Entries with model source code:
begin

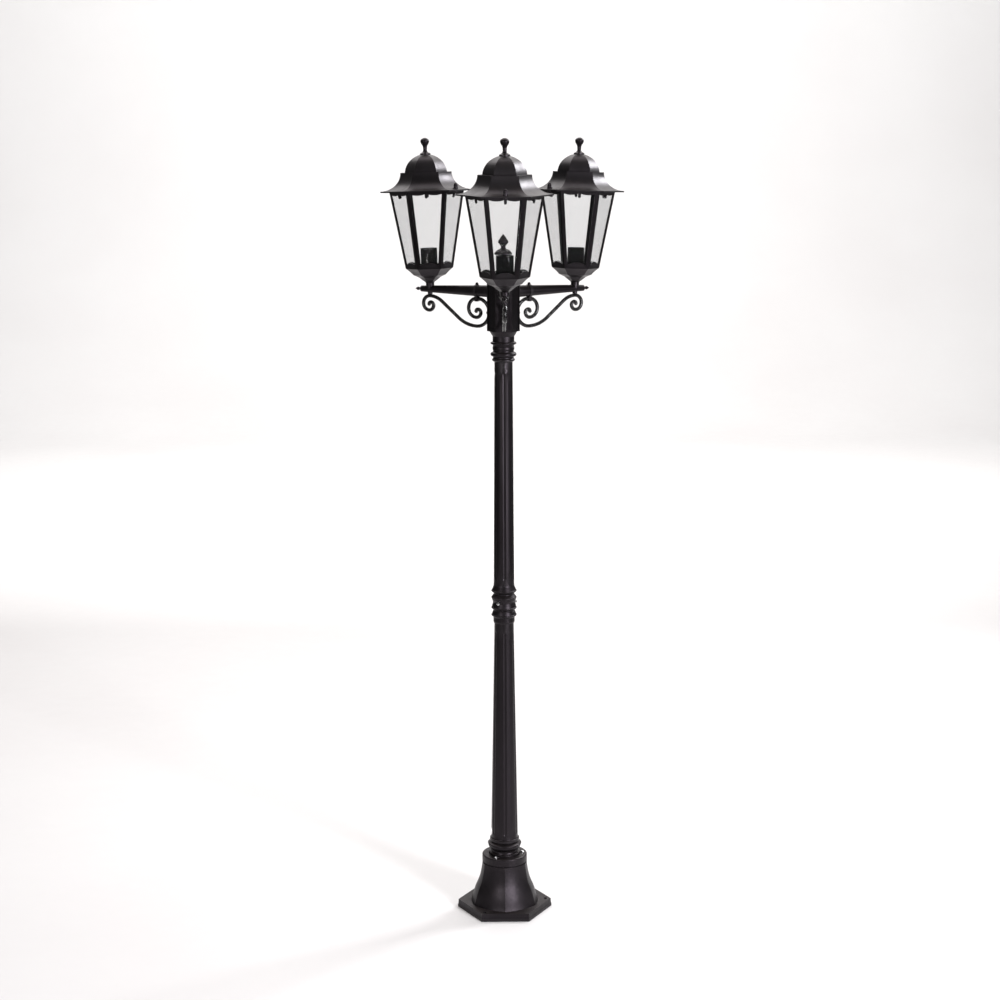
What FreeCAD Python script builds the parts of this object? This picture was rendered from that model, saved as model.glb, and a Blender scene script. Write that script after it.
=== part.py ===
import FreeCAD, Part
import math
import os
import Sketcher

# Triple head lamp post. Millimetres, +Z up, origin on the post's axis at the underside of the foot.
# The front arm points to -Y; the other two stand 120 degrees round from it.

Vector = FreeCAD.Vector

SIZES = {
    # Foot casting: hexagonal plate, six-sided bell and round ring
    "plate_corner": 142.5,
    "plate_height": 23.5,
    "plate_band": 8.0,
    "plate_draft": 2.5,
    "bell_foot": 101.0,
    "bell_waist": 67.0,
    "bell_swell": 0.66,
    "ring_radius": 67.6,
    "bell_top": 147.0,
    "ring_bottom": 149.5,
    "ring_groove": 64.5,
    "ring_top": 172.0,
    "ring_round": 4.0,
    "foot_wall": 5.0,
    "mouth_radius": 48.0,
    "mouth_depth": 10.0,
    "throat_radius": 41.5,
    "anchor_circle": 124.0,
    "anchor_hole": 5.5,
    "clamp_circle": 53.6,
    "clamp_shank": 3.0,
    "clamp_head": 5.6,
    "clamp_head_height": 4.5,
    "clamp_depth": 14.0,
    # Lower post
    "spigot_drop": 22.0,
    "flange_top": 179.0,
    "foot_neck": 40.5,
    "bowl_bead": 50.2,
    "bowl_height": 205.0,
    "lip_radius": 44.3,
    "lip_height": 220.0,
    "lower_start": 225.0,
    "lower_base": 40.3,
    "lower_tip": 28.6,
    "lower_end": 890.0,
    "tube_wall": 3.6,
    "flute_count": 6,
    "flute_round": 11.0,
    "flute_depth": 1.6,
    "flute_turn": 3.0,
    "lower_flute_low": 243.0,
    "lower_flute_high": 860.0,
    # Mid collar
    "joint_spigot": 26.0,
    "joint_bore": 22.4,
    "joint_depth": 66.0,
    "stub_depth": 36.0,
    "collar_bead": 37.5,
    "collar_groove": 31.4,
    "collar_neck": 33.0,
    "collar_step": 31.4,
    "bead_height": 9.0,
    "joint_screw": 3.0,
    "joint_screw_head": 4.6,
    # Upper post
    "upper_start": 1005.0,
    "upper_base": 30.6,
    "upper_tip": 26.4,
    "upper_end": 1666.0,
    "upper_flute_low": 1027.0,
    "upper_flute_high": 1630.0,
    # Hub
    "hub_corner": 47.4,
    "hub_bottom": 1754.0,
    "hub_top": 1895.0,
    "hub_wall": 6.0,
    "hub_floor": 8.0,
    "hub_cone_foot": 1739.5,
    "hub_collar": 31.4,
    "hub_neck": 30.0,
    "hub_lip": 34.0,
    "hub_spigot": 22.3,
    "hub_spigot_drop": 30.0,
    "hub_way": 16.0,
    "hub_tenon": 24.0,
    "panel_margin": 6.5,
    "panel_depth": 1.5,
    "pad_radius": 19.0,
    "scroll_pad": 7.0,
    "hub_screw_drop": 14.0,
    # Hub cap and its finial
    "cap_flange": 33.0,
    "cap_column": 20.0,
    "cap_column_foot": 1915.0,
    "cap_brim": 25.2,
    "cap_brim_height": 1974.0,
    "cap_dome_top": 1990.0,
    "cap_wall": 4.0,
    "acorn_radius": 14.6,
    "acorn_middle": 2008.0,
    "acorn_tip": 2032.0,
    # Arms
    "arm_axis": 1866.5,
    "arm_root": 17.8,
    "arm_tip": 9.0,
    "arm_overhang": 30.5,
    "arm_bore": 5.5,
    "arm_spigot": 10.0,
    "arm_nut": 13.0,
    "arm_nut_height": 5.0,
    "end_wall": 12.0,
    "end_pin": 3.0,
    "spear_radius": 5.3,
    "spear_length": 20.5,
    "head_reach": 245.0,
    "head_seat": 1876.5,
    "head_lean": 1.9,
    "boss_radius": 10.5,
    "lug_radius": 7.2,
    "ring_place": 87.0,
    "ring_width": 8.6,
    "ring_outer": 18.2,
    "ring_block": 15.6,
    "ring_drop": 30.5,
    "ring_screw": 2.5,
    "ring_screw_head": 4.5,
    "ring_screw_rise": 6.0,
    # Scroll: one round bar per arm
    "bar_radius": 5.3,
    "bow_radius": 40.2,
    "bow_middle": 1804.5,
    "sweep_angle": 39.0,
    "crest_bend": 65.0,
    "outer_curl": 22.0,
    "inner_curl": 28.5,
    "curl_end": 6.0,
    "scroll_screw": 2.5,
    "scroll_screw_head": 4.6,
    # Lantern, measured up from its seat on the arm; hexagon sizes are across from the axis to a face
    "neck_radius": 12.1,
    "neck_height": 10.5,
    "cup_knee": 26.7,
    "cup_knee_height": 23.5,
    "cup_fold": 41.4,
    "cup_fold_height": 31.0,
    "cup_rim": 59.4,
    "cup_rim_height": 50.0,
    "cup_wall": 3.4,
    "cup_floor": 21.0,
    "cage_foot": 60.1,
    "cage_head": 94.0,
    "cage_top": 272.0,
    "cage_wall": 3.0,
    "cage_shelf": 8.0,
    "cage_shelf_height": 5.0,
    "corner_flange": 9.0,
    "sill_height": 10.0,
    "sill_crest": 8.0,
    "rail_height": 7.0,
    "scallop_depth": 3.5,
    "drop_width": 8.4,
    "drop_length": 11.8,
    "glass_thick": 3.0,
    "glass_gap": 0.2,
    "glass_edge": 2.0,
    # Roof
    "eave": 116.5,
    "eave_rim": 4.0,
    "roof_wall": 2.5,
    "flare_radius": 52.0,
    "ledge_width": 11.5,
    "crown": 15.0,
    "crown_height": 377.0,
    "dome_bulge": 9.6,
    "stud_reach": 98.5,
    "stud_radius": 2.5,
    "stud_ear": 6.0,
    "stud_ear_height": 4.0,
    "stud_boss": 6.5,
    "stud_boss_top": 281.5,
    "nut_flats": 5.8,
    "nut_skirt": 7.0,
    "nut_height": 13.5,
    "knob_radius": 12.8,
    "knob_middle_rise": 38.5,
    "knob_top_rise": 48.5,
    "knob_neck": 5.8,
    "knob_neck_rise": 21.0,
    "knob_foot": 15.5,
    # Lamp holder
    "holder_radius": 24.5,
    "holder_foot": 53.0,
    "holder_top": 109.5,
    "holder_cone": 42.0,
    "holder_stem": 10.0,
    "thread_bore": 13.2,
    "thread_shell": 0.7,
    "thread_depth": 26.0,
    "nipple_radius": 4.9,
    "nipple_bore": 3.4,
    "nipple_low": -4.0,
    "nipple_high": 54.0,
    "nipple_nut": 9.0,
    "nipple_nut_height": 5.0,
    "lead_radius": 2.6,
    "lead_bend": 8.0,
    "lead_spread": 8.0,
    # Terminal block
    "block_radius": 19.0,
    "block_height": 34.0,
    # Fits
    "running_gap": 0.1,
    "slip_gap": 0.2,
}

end
begin

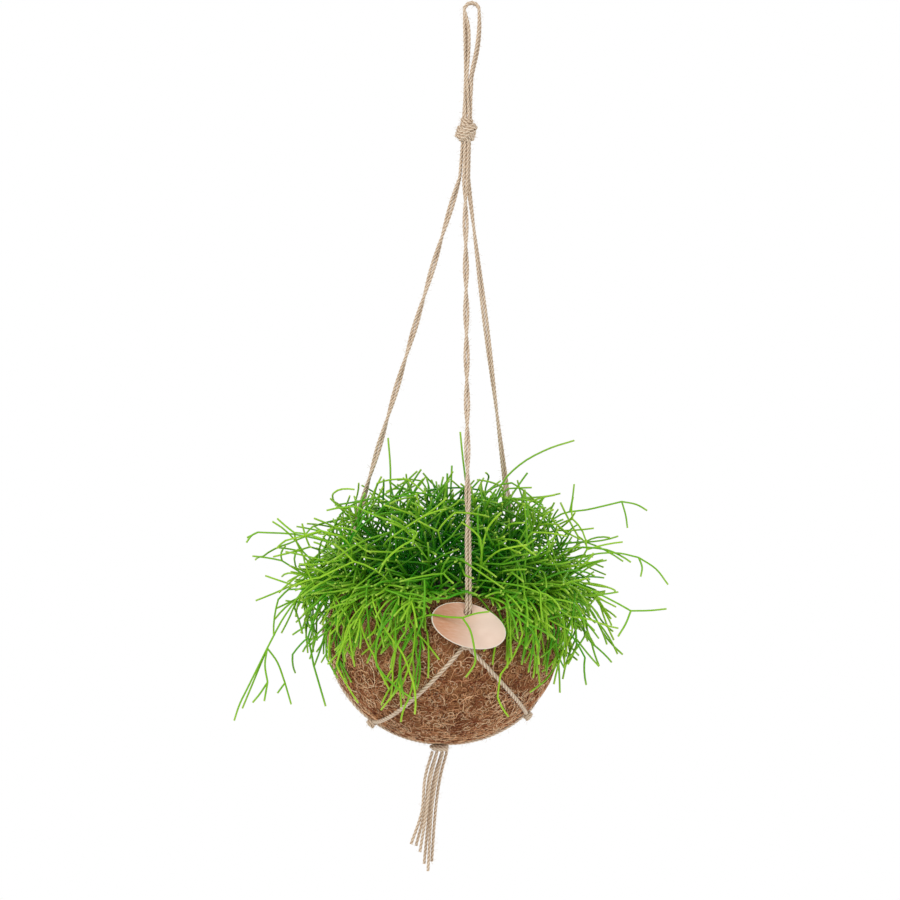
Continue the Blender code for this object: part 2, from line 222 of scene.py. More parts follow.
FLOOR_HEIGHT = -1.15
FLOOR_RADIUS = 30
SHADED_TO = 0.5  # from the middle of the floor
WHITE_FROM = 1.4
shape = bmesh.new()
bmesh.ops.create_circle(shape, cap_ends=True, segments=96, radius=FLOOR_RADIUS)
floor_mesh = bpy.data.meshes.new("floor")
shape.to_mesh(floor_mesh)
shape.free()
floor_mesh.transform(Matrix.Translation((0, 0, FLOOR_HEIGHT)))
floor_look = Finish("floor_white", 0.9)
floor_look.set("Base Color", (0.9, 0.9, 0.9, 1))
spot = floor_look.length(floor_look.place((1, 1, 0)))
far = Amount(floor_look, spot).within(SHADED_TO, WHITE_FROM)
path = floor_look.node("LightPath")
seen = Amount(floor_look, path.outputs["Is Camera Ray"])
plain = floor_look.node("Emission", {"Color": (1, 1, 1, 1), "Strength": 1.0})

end

Problem description –
Reply with one number only, the count of lines above that hold the string "Blender".

Task result –
2